Wie erfolgt das Training der KI?
Karstensen: Das erfolgt im Moment rein in einem Software-Modell, das die Navigation eines Katheters im Gefäßbaum simuliert. Hier suchen wir ein Ziel aus und die KI versucht, dieses Ziel zu erreichen. Schafft sie das, erhält sie eine positive Bewertung, schafft sie es nicht, eine negative. Am Anfang sind es eher zufällige Bewegungen, mit denen auch nur zufällig das Ziel erreicht wird. Daran merkt sich das Netz, was eine gute, sinnvolle Bewegung war. Nach und nach, je öfter es ans Ziel kommt, desto effizienter wird es, weil es die sinnvollen Bewegungen im richtigen Moment wiederholt.
Das ist mit einem Menschen vergleichbar, der eine neue Sportart lernt: Eher willkürliches Ausprobieren führt irgendwann zum Erfolg und wird durch zielgerichtete Handlungen ersetzt. Deshalb benötigen wir auch die Simulation, um häufig, parallel und schnell etwas auszuprobieren. Bei Phantomen wäre das zu teuer und aufwendig.

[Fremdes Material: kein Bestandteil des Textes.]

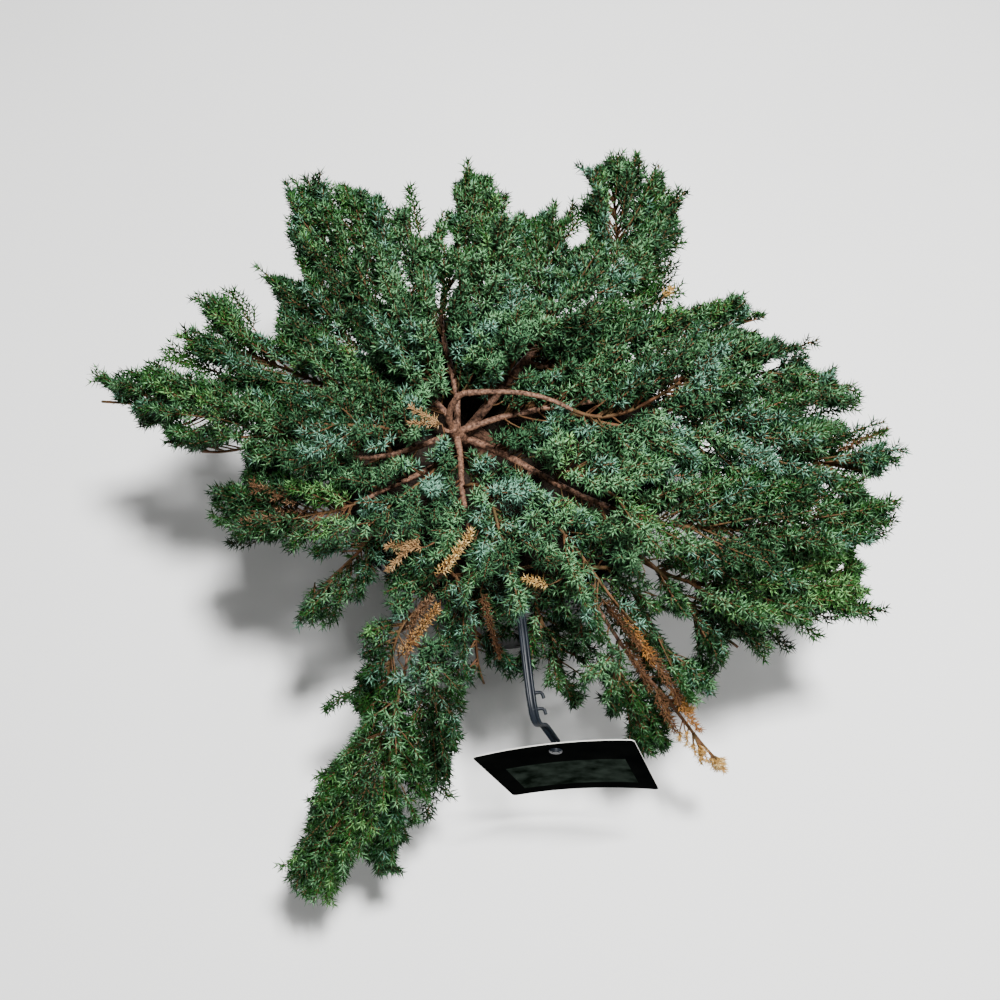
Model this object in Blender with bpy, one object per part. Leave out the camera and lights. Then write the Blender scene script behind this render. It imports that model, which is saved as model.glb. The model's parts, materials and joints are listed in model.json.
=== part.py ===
"""Green carpet common juniper in a black nursery pot.

A prostrate juniper seen from all sides: a short leaning trunk, boughs that arch out over the
pot's rim, and masses of needle sprays that spread flat and hang down at the front. A plain card
hangs on a holder at the front of the pot. Metres, +Z up, +Y away from the front. The origin is
the middle of the pot's underside.
"""
import math
import random
from collections import namedtuple

import bmesh
import bpy
import numpy as np
from mathutils import Matrix, Vector

# Pot and soil
POT_HEIGHT = 0.225
POT_RIM_RADIUS = 0.141
POT_BASE_RADIUS = 0.1075
POT_WALL = 0.0025
POT_LIP_DEPTH = 0.020
POT_LIP_OUT = 0.0035
POT_EDGE = 0.0015
POT_SIDES = 36
DRAIN_COUNT = 8
DRAIN_WIDTH = 0.014
DRAIN_HEIGHT = 0.007
DRAIN_REACH = 0.012
SOIL_LEVEL = 0.208
SOIL_DIP = 0.004
GAP = 0.0003
SIDE_GAP = 0.00035

# Label card and its holder
CARD_WIDTH = 0.125
CARD_HEIGHT = 0.120
CARD_THICK = 0.0009
CARD_BOW = 0.004
CARD_TWIST = 0.0035
CARD_CORNER = 0.004
CARD_COLUMNS = 8
CARD_HOLE_DROP = 0.013
CARD_HOLE_RADIUS = 0.0026
CARD_TOP = Vector((0.039, -0.240, 0.218))
CARD_ROLL = math.radians(16)
CARD_LEAN = math.radians(7.5)
HOLDER_FOOT = Vector((0.012, -0.122, 0.170))
HOLDER_RISE = Vector((0.013, -0.126, 0.232))
HOLDER_OVER = Vector((0.0165, -0.150, 0.242))
HOLDER_BEND = Vector((0.0250, -0.221, 0.240))
HOLDER_BAR = 0.0050
HOLDER_FLATNESS = 0.6
HOOK_REACH = 0.009
HOOK_BAR = 0.0013
STUD_RADIUS = 0.0022
BUTTON_RADIUS = 0.0052
BUTTON_THICK = 0.0024

# Trunk
TRUNK_FOOT = (-0.019, 0.012)
TRUNK_TOP = Vector((-0.039, 0.002, 0.269))
TRUNK_TOP_WAY = Vector((-0.30, 0.20, 0.93))
TRUNK_RADIUS = 0.0080
TRUNK_TIP_RADIUS = 0.0060
FLARE_RADIUS = 0.0160
FLARE_RISE = 0.28
FLARE_LOBES = 4
FLARE_LOBE_DEPTH = 0.14
TRUNK_SIDES = 8
TRUNK_RINGS = 8

# Limbs, stems and sprays
TIP_FULLNESS = 0.35
LIMB_SIDES = 6
LIMB_RINGS = 6
STEM_SIDES = 3
STEM_RADIUS = 0.0019
STEM_TIP_RADIUS = 0.0013
STEM_POINT_RADIUS = 0.0004
STEM_RINGS = 5
STEM_OVERLAP = 0.12
PULL = 0.36
DROP_LIFT = 0.55
RISE_LIFT = 0.25
TWIG_STEP = 0.025
TWIG_BARE = 0.20
TWIG_BAYS = 3
SHORT_TWIG = 0.048
TIP_BAYS = 4
TIP_LENGTH = 0.075
TIP_BARE = 0.16
SPRAY_SLIMNESS = 0.36
SPRAY_HALF = 0.024
TIP_HALF = 0.018
CORE_HALF = 0.0045
CORE_THICK = 0.0040
BARE_HALF = 0.0013
ROOT_HALF = 0.0005
SHRINKS = (1.0, 0.82, 0.66, 0.52, 0.40)
ROLLS = (8, 172, 18, 160, 80)
ROLL_SPREAD = 10
ROLL_TRIES = (0, 24, -24, 180, 156, 70)
ANGLE_NEAR = 60
ANGLE_FAR = 36
UPTURN = 0.16

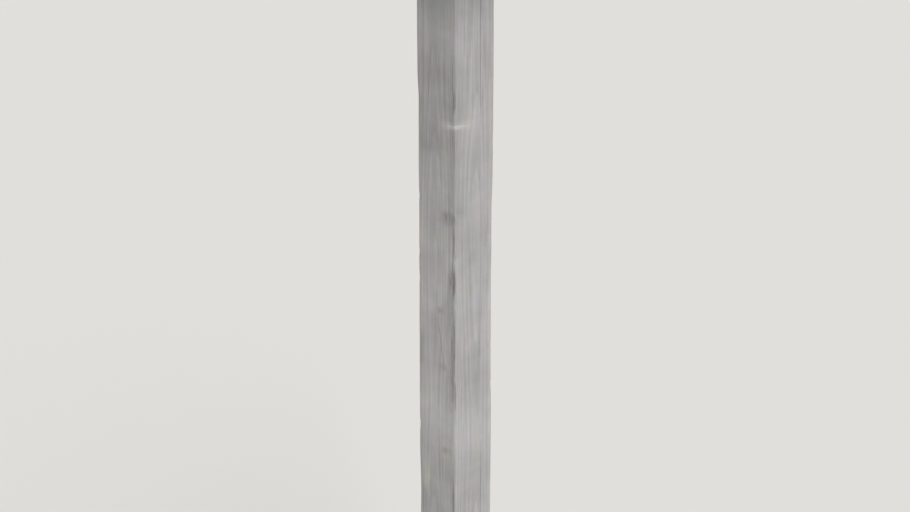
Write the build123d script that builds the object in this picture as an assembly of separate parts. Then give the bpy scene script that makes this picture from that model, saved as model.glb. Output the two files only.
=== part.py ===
from build123d import *
import os
from collections import namedtuple
from math import sqrt

# A square fence post, sawn from one piece of softwood and left outdoors until it turned silver-grey.
# It is one solid. Its origin is the centre of the foot, and +Z runs up the post. The front face looks
# along -Y and the right face along +X, and the long edge between those two is the front arris, the
# edge nearest the eye in the photograph. The weather has torn, split and dented the wood beside it.

# The sawn section and the two ends, in millimetres
post_width = 90.0
post_length = 1800.0
arris_radius = 3.5
end_radius = 1.5

# Marks on a face are placed from the front arris: how far from that edge, and how high above the foot.
# A hollow is as long along the grain as its run, as wide across the face as its width.
Hollow = namedtuple("Hollow", "height run from_arris width depth")
# A crack runs from its low end to its high end, and its bow carries it away from the arris on the way.
Crack = namedtuple("Crack", "low_height low_from_arris high_height high_from_arris bow width depth")

# Splinters torn out of the front face along the arris, from the foot upwards
torn_splinters = [
    Hollow(height=525, run=84, from_arris=7.0, width=12.0, depth=2.0),
    Hollow(height=727, run=62, from_arris=9.5, width=19.0, depth=2.6),
    Hollow(height=806, run=128, from_arris=7.5, width=13.0, depth=2.2),
    Hollow(height=918, run=56, from_arris=8.5, width=17.0, depth=3.2),
    Hollow(height=986, run=64, from_arris=6.0, width=10.0, depth=1.4),
    Hollow(height=1140, run=96, from_arris=5.5, width=8.0, depth=1.2),
    Hollow(height=1221, run=46, from_arris=6.5, width=12.0, depth=2.6),
]
# A small knot, dished where its harder wood has dropped away, beside the arris
knot_dish = Hollow(height=1028, run=20, from_arris=14.0, width=29.0, depth=1.8)
# Small dents in the open part of the front face
front_dents = [
    Hollow(height=614, run=12, from_arris=21.0, width=24.0, depth=1.1),
    Hollow(height=765, run=13, from_arris=30.0, width=24.0, depth=1.0),
    Hollow(height=865, run=11, from_arris=38.0, width=16.0, depth=0.9),
]

# Drying cracks in the front face. Four follow the arris one above the other, each stepping a little to
# the side of the last, and one slants out towards it and frees a sliver between.
front_cracks = [
    Crack(430, 6.0, 572, 7.0, bow=1.0, width=1.2, depth=6.0),
    Crack(690, 7.5, 852, 9.5, bow=1.0, width=1.1, depth=6.0),
    Crack(868, 8.5, 1046, 6.0, bow=-0.8, width=1.2, depth=7.0),
    Crack(1062, 8.0, 1318, 5.5, bow=1.2, width=1.0, depth=6.0),
    Crack(742, 18.0, 884, 41.0, bow=6.0, width=0.9, depth=5.0),
]
# Hairline cracks in the right face, on one line of grain
right_cracks = [
    Crack(392, 61.0, 662, 62.0, bow=1.0, width=0.8, depth=5.0),
    Crack(1158, 59.0, 1476, 58.0, bow=-1.5, width=0.8, depth=5.0),
]
# A crack keeps its full width between its shoulders, this share of its run from either end, and its
# root is this share of its mouth
crack_shoulder = 0.3
crack_root_share = 0.12

# A level groove rubbed by a wire or strap. It is deepest round the arris and fades out across each
# face, at its reach from the arris.
rub_height = 1183.0
rub_width = 5.0
rub_depth = 0.9
rub_reach_front = 26.0
rub_reach_right = 39.0

# How far a cutting tool stands outside the wood, and how far a barrel's ends run past its hollow
tool_proud = 0.5
barrel_overrun = 1.1


def barrel(run, width, depth):
    """A slim barrel along Z. Sunk by depth, it bites a hollow of that run and width: both its round
    section and its bowed side are arcs with that chord and that rise."""
    section_radius = (width**2 / 4 + depth**2) / (2 * depth)
    bow_radius = (run**2 / 4 + depth**2) / (2 * depth)
    half = run / 2 * barrel_overrun
    tip_radius = section_radius - bow_radius + sqrt(bow_radius**2 - half**2)
    profile = Polyline((tip_radius, half), (0, half), (0, -half), (tip_radius, -half))
    profile += ThreePointArc((tip_radius, -half), (section_radius, 0), (tip_radius, half))
    solid = revolve(Plane.XZ * make_face(profile), Axis.Z)
    return solid, section_radius - depth


def front_place(from_arris, height, standoff):
    """A point off the front face, standoff outside it."""
    return Pos(post_width / 2 - from_arris, -post_width / 2 - standoff, height)


def right_place(from_arris, height, standoff):
    """A point off the right face, standoff outside it."""
    return Pos(post_width / 2 + standoff, -post_width / 2 + from_arris, height)


def hollow_tool(hollow, place):
    """The barrel that bites one hollow, with its axis up the post."""
    solid, standoff = barrel(hollow.run, hollow.width, hollow.depth)
    return place(hollow.from_arris, hollow.height, standoff) * solid


def rub_tools():
    """A quarter ring that follows the rounded arris, and a level barrel that carries it out across
    each face. All three have one round section where they meet, at the ends of the rounding."""
    front, standoff = barrel(2 * (rub_reach_front - arris_radius), rub_width, rub_depth)
    right, _ = barrel(2 * (rub_reach_right - arris_radius), rub_width, rub_depth)
    section = Plane.XZ * Pos(arris_radius + standoff, 0) * Circle(standoff + rub_depth)
    quarter_ring = Rot(Z=-90) * revolve(section, Axis.Z, 90)
    return [
        Pos(post_width / 2 - arris_radius, -post_width / 2 + arris_radius, rub_height) * quarter_ring,
        front_place(arris_radius, rub_height, standoff) * Rot(Y=90) * front,
        right_place(arris_radius, rub_height, standoff) * Rot(X=90) * right,
    ]


def crack_tool(crack, plane, away):
    """A slim wedge with flat sides: its mouth is a long six-sided sliver, and its root the same sliver
    made small, so the crack is deepest half way and runs out at both ends. away is +1 or -1, the way
    local X runs from the arris across that face."""
    low = Vector(away * crack.low_from_arris, crack.low_height)
    high = Vector(away * crack.high_from_arris, crack.high_height)
    rise = high - low
    bow = Vector(away * crack.bow, 0)
    bank = Vector(crack.width / 2, 0)
    shoulders = [low + rise * crack_shoulder + bow, high - rise * crack_shoulder + bow]
    mouth = [low] + [p + bank for p in shoulders] + [high] + [p - bank for p in reversed(shoulders)]
    centre = (shoulders[0] + shoulders[1]) / 2
    root = [centre + (p - centre) * crack_root_share for p in mouth]

    def sliver(corners, level):
        return plane * Pos(Z=level) * make_face(Polyline(*corners, close=True))

    return loft([sliver(mouth, tool_proud), sliver(root, -crack.depth)], ruled=True)


def sawn_post():
    """The square section with its worn arrises, run up the post, and both saw-cut ends eased."""
    section = RectangleRounded(post_width, post_width, arris_radius)
    body = extrude(section, post_length)
    ends = body.edges().group_by(Axis.Z)
    return fillet(ends[0] + ends[-1], end_radius)


front_face = Plane(origin=(post_width / 2, -post_width / 2, 0), x_dir=(1, 0, 0), z_dir=(0, -1, 0))
right_face = Plane(origin=(post_width / 2, -post_width / 2, 0), x_dir=(0, 1, 0), z_dir=(1, 0, 0))

post = sawn_post()
for hollow in torn_splinters + [knot_dish] + front_dents:
    post -= hollow_tool(hollow, front_place)
for tool in rub_tools():
    post -= tool
for crack in front_cracks:
    post -= crack_tool(crack, front_face, -1)
for crack in right_cracks:
    post -= crack_tool(crack, right_face, 1)

os.makedirs("parts", exist_ok=True)
export_step(post, "parts/post.step")
print("post", len(post.solids()), "solid,", round(post.volume / 1e6, 3), "litres, valid", post.is_valid)
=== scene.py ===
# %% [markdown]
# A weathered fence post
#
# The real object is one squared length of softwood that has stood outdoors for years. The sun has
# turned it silver-grey, the rain has washed the soft spring wood out from between the harder summer
# wood, and one long edge has split and torn and is darker along its splits. The solid model already
# holds its size and its main marks. This script gives it the surface of old timber: one closed mesh in
# the place of the plain solid, and one material for the weathered wood.

# %% Load the imported post, the fixed frame for everything here
from collections import namedtuple
from math import cos, radians, sin, tau

import bpy
import numpy as np
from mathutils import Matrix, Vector


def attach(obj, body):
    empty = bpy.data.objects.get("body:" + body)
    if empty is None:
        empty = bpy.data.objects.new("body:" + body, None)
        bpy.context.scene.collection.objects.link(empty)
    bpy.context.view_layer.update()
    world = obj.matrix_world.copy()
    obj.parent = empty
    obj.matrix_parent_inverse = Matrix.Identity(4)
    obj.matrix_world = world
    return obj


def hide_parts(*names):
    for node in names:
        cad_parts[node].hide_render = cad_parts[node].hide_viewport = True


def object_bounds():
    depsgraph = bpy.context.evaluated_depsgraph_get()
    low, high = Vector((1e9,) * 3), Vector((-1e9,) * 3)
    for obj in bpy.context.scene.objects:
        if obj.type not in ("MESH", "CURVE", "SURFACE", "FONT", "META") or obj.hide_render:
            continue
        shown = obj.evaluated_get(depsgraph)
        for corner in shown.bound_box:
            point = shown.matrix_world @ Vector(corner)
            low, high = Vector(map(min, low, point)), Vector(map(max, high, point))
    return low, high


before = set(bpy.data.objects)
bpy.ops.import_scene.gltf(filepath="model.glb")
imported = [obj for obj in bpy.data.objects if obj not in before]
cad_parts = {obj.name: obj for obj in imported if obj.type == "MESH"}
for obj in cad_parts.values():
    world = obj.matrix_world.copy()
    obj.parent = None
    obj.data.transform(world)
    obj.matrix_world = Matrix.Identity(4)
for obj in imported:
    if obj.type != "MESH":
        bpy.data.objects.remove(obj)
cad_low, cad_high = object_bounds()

print("the packed post's box, in metres:", tuple(cad_low), tuple(cad_high))

# %% [markdown]
# Sizes
#
# Everything is worked out in millimetres, as a joiner measures, and turned to metres only when it goes
# into the mesh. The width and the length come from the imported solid. The radii and the marks repeat the
# numbers that the solid was cut with, so that the mesh has the same hollows in the same places.
#
# Going round the post, a place is given by one number: how far it is from the left front edge, along
# the sharp square. The front face takes 0 to 90, the right face 90 to 180, then the back and the left.

# %% The sawn section, and marks measured from the front arris
METRES = 0.001
WIDTH = (cad_high.x - cad_low.x) / METRES
LENGTH = (cad_high.z - cad_low.z) / METRES
AROUND = 4 * WIDTH
FRONT_ARRIS = WIDTH
ARRIS_RADIUS = 3.5
END_RADIUS = 1.5

Hollow = namedtuple("Hollow", "height run from_arris width depth dirt")
Crack = namedtuple("Crack", "low low_from_arris high high_from_arris bow width depth")

# The last number is how much the hollow is darkened, from 0 for plain wood to 1 for the full dark grey
TORN_SPLINTERS = [
    Hollow(525, 84, 7.0, 12.0, 2.0, 0.14),
    Hollow(727, 62, 9.5, 19.0, 2.6, 0.24),
    Hollow(806, 128, 7.5, 13.0, 2.2, 0.26),
    Hollow(918, 56, 8.5, 17.0, 3.2, 0.42),
    Hollow(986, 64, 6.0, 10.0, 1.4, 0.14),
    Hollow(1140, 96, 5.5, 8.0, 1.2, 0.10),
    Hollow(1221, 46, 6.5, 12.0, 2.6, 0.16),
]
KNOT = Hollow(1028, 20, 14.0, 29.0, 1.8, 0.3)
DENTS = [
    Hollow(614, 12, 21.0, 24.0, 1.1, 0.16),
    Hollow(765, 13, 30.0, 24.0, 1.0, 0.08),
    Hollow(865, 11, 38.0, 16.0, 0.9, 0.24),
]

ARRIS_CRACKS = [
    Crack(430, 6.0, 572, 7.0, 1.0, 1.2, 6.0),
    Crack(690, 7.5, 852, 9.5, 1.0, 1.1, 6.0),
    Crack(868, 8.5, 1046, 6.0, -0.8, 1.2, 7.0),
    Crack(1062, 8.0, 1318, 5.5, 1.2, 1.0, 6.0),
]
SLANTING_CRACKS = [Crack(742, 18.0, 884, 41.0, 6.0, 0.9, 5.0)]
RIGHT_CRACKS = [
    Crack(392, 61.0, 662, 62.0, 1.0, 0.8, 5.0),
    Crack(1158, 59.0, 1476, 58.0, -1.5, 0.8, 5.0),
]
# A crack is as wide as it gets between its shoulders, which lie this share of its run from either end,
# and its root is this share of its mouth
CRACK_SHOULDER = 0.3
CRACK_ROOT_SHARE = 0.12

# A level groove, rubbed by a wire or strap round the arris, which fades out across each face
RUB_HEIGHT = 1183.0
RUB_WIDTH = 5.0
RUB_DEPTH = 0.9
RUB_REACH_FRONT = 26.0
RUB_REACH_RIGHT = 39.0

print(f"a post {WIDTH:.1f} mm square and {LENGTH:.0f} mm long, with {len(TORN_SPLINTERS)} torn splinters")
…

Wenn die Steuerung an Simulationen lernt, wie kann sie denn patientenspezifische Anatomie berücksichtigen?
Karstensen: In der Simulation gibt es derzeit nur eine Geometrie des Gefäßbaumes. Wir arbeiten daran, die Navigation durch mehrere zu lernen. Wenn wir das neuronale Netz auf 30-40 Geometrien des Gefäßbaums trainiert haben, sollte es auch andere Gefäßbäume schaffen oder sehr schnell lernen. Es erhält ja durch die segmentierten CT-Bilder Informationen über den spezifischen Patienten. Im Gefäßbaum gibt es nur bestimmte Varianten, Patienten unterscheiden sich hier nicht endlos voneinander. Bei speziellen Sonderfällen würden sowieso die Ärzte mit einsteigen. Aber meistens geht es darum, ob Abgänge etwas weiter links oder rechts liegen.
Letztendlich soll es basierend auf den Geometrieinformationen, die wir ihm übergeben, lernen, auch beliebige neue Gefäßbäume zu navigieren. Das ist unser Forschungsthema für das nächste halbe Jahr. Eventuell können wir hier auch schon auf der MEDICA 2020 etwas zeigen.
Wie wollen Sie die Entwicklung jetzt insgesamt fortsetzen?
Karstensen: Wir beantragen gerade eine Projektförderung beim Bundesministerium für Gesundheit, um das neuronale Netz anwendungsspezifisch für kardiovaskuläre Eingriffe weiterzuentwickeln. Das heißt, es muss mit der Einrichtung im Katheterlabor kompatibel gemacht werden. Damit hätten wir den Proof-of-Concept erbracht, dass es im kardiovaskulären Umfeld mit den Informationen, die bereitstehen, und den Bildern, die dort generiert werden, tatsächlich funktioniert – mit der Einschränkung, dass wir es nur an Phantomen und in der Simulation getestet haben. Der folgende Schritt wäre, es im Rahmen einer Industriepartnerschaft oder einer Ausgründung zu einem fertigen Produkt zu entwickeln.